George McCormick, the US director of the Hay Group’s M&A practice, gives the example of one acquisition when he worked for the purchasing company: “We were able to interview executives in both firms, and we realised that the company being acquired had some very fine best practices. We said, ‘These are the ones you need to adopt long-term.’ They were shocked. But eventually it worked out.”

Effective communication to all stakeholders (employees, customers, suppliers and shareholders) is an important part of making the process transparent. “We have always told them how it is, good and bad: when we tell them information it is factual,” says Mr Jones, emphasising the need to keep existing employees well-informed as well as ones from the acquired firm.

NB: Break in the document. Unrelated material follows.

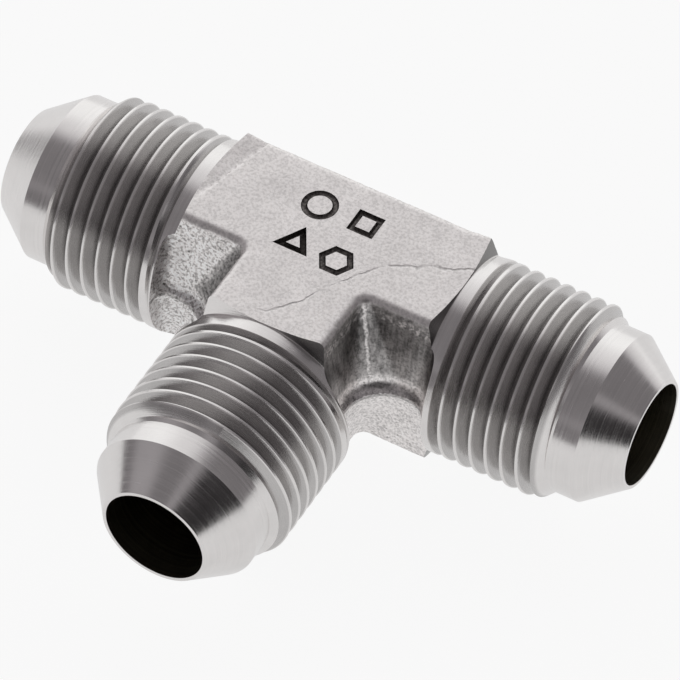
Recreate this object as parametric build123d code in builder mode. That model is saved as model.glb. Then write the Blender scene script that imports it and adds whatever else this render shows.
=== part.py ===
from build123d import *

import os
from math import hypot, radians, tan

# Flare tee fitting: one forged and turned steel body with three equal male ends.
# The run lies along X and the branch points along -Y. The origin is where the bores cross,
# and the body rests on a flat face, with its twin on top. Sizes are in millimetres.

# Thread: 3/4-16 unified, the size that belongs to 1/2 inch tube. The ends are turned to its
# outside diameter.
inch = 25.4
thread_major_diameter = 0.75 * inch
threads_per_inch = 16
thread_depth_share = 0.7578
thread_chamfer_angle = 45

# Turned end, from the nose inwards
centre_to_nose = 32.8
bore_diameter = 10.0
nose_land_width = 0.35
flare_cone_angle = 74
pilot_length = 2.45
pilot_clearance = 0.07
centre_to_shoulder = 13.4
shoulder_lean_angle = 20

# Forging: two level flats, drafted walls, and a trimmed flash line round the middle
flat_above_thread = 0.125
flat_width = 11.9
flat_edge_radius = 0.9
wall_draft_angle = 7
foot_radius = 0.7
flash_thickness = 0.4
pocket_end_gap = 0.9
pocket_end_radius = 1.5
crotch_radius = 2.6
cut_margin = 1.0

# Sizes that follow from the ones above
thread_radius = thread_major_diameter / 2
thread_root_radius = thread_radius - thread_depth_share * inch / threads_per_inch
pilot_radius = thread_root_radius - pilot_clearance
bore_radius = bore_diameter / 2
nose_radius = bore_radius + nose_land_width
cone_length = (pilot_radius - nose_radius) / tan(radians(flare_cone_angle / 2))
cone_base = centre_to_nose - cone_length
thread_start = cone_base - pilot_length
thread_chamfer_length = (thread_radius - pilot_radius) / tan(radians(thread_chamfer_angle))
flat_height = thread_radius + flat_above_thread
draft_slope = tan(radians(wall_draft_angle))
flash_top = flash_thickness / 2
cut_height = flat_height + cut_margin
wall_at_flash = flat_width / 2 + (flat_height - flash_top) * draft_slope
pocket_end = centre_to_shoulder + pocket_end_gap
blank_half_width = thread_radius + cut_margin
blank_reach = pocket_end + cut_margin
inside_stub = pocket_end + cut_margin / 2
turning_radius = hypot(blank_half_width, flat_height) + cut_margin
shoulder_lean = (turning_radius - thread_radius) * tan(radians(shoulder_lean_angle))

end_planes = {
    "right": Plane(origin=(0, 0, 0), x_dir=(0, 1, 0), z_dir=(1, 0, 0)),
    "left": Plane(origin=(0, 0, 0), x_dir=(0, -1, 0), z_dir=(-1, 0, 0)),
    "branch": Plane(origin=(0, 0, 0), x_dir=(1, 0, 0), z_dir=(0, -1, 0)),
}


def male_end():
    """One turned end along +Z, out of the forged stub: thread cylinder, pilot and flare cone."""
    with BuildPart() as end:
        with BuildSketch(Plane.XZ):
            with BuildLine():
                Polyline(
                    (0, inside_stub),
                    (thread_radius, inside_stub),
                    (thread_radius, thread_start - thread_chamfer_length),
                    (pilot_radius, thread_start),
                    (pilot_radius, cone_base),
                    (nose_radius, centre_to_nose),
                    (0, centre_to_nose),
                    close=True,
                )
            make_face()
        revolve(axis=Axis.Z)
    return end.part


def turning_scrap():
    """What the lathe takes off the forging round one end along +Z, up to the leaning shoulder."""
    with BuildPart() as scrap:
        with BuildSketch(Plane.XZ):
            with BuildLine():
                Polyline(
                    (thread_radius, centre_to_shoulder),
                    (turning_radius, centre_to_shoulder - shoulder_lean),
                    (turning_radius, blank_reach + cut_margin),
                    (thread_radius, blank_reach + cut_margin),
                    close=True,
                )
            make_face()
        revolve(axis=Axis.Z)
    return scrap.part


def pocket(outline, wall_planes):
    """A pocket with leaning walls, the same above and below the flash."""
    with BuildPart() as hollow:
        with BuildSketch(Plane.XY.offset(flash_top)):
            with BuildLine():
                Polyline(*outline, close=True)
            make_face()
        extrude(amount=cut_height - flash_top)
        for wall_plane in wall_planes:
            split(bisect_by=wall_plane, keep=Keep.TOP)

        # the crotch between two walls, then the corners next to the turned ends
        corner_edges = edges().group_by(Axis.Z)[1].sort_by(SortBy.DISTANCE)
        crotch_count = len(wall_planes) - 1
        fillet(corner_edges[crotch_count:crotch_count + 2], radius=pocket_end_radius)
        if crotch_count:
            corner_edges = edges().group_by(Axis.Z)[1].sort_by(SortBy.DISTANCE)
            fillet(corner_edges[:crotch_count], radius=crotch_radius)

        # the foot where the walls run out into the flash, and the trimmed flash itself
        fillet(faces().sort_by(Axis.Z)[0].edges(), radius=foot_radius)
        extrude(faces().sort_by(Axis.Z)[0], amount=flash_top)
        mirror(about=Plane.XY)
    return hollow.part


def beside_pocket(edge):
    """Whether an edge of a flat runs along a pocket, and not round the end of an arm."""
    return max(abs(edge.center().X), abs(edge.center().Y)) < inside_stub


end_shape = male_end()
scrap_shape = turning_scrap()
wall_planes = {
    side: Plane(origin=(side_x * wall_at_flash, side_y * wall_at_flash, flash_top), x_dir=(side_y, -side_x, 0),
                z_dir=(side_x, side_y, draft_slope))
    for side, (side_x, side_y) in {"right": (1, 0), "front": (0, -1), "back": (0, 1)}.items()
}
front_pocket = pocket(
    [(0, 0), (pocket_end, 0), (pocket_end, -pocket_end), (0, -pocket_end)],
    [wall_planes["right"], wall_planes["front"]],
)
back_pocket = pocket(
    [(-pocket_end, 0), (pocket_end, 0), (pocket_end, pocket_end), (-pocket_end, pocket_end)],
    [wall_planes["back"]],
)

with BuildPart() as tee_body:
    # the blank: a bar along the run and a bar along the branch, both as high as the flats
    with BuildSketch():
        with BuildLine():
            Polyline(
                (-blank_reach, blank_half_width),
                (blank_reach, blank_half_width),
                (blank_reach, -blank_half_width),
                (blank_half_width, -blank_half_width),
                (blank_half_width, -blank_reach),
                (-blank_half_width, -blank_reach),
                (-blank_half_width, -blank_half_width),
                (-blank_reach, -blank_half_width),
                close=True,
            )
        make_face()
    extrude(amount=flat_height, both=True)

    # the forged pockets: two beside the branch and one along the back
    add(front_pocket, mode=Mode.SUBTRACT)
    add(mirror(front_pocket, about=Plane.YZ, mode=Mode.PRIVATE), mode=Mode.SUBTRACT)
    add(back_pocket, mode=Mode.SUBTRACT)

    # the rounded rims of the two flats, along the pockets
    level_faces = faces().filter_by(Axis.Z)
    flat_edges = level_faces.sort_by(Axis.Z)[0].edges() + level_faces.sort_by(Axis.Z)[-1].edges()
    fillet(flat_edges.filter_by(beside_pocket), radius=flat_edge_radius)

    # the three ends, turned back to their leaning shoulders
    for end_plane in end_planes.values():
        with Locations(end_plane.location):
            add(scrap_shape, mode=Mode.SUBTRACT)
            add(end_shape)

    # the bores: through the run, and from the branch into it
    with BuildSketch(end_planes["left"]):
        Circle(bore_radius)
    extrude(amount=centre_to_nose + cut_margin, both=True, mode=Mode.SUBTRACT)
    with BuildSketch(end_planes["branch"]):
        Circle(bore_radius)
    extrude(amount=centre_to_nose + cut_margin, mode=Mode.SUBTRACT)

tee_body.part.label = "tee_body"
os.makedirs("parts", exist_ok=True)
export_step(tee_body.part, "parts/tee_body.step")
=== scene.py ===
"""A forged and turned flare tee fitting lying on a pale studio floor.

The forging is cut from a blank by its drafted pockets and given its grain, then its three ends
are turned, threaded and bored. Lengths in the settings are in millimetres.
"""
import math

import bpy
from bpy.props import FloatProperty, FloatVectorProperty, IntProperty, PointerProperty
from mathutils import Euler, Matrix, Vector, noise


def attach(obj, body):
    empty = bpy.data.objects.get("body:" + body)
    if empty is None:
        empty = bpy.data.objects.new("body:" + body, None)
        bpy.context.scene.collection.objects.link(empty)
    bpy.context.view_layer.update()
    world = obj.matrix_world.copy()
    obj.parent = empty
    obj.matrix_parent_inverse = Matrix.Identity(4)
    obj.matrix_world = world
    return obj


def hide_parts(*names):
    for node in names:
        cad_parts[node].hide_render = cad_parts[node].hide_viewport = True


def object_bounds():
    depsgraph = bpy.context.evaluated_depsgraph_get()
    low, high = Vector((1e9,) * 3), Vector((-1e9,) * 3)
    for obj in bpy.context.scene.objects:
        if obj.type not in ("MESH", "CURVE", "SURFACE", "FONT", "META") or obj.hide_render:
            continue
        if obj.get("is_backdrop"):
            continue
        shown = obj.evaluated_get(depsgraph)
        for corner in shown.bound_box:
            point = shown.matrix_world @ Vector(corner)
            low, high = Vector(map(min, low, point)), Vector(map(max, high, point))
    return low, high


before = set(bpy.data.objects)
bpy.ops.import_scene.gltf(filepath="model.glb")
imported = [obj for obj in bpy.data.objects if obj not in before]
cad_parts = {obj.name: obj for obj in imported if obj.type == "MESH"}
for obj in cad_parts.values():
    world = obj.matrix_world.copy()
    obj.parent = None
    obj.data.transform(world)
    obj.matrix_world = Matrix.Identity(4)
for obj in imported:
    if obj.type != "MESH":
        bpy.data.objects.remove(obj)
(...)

Mr Aron agrees: “Uncertainty is a killer in terms of strategy, operations and people’s morale.” While e-mails and meetings are the traditional means of communicating news to employees, he suggests using social technologies such as blogs and wikis as well, because they allow staff to have their say, too.

The trickiest question is: how do you know whether the merger or acquisition has been successful? Although many deals have disappointing results, it has to be remembered that a merger often happens when at least one party is already doing badly. “Ideally, if you want to know if the deal is a success you should be measuring the business value compared to what would have happened if you hadn’t done the deal,” says Mr Aron.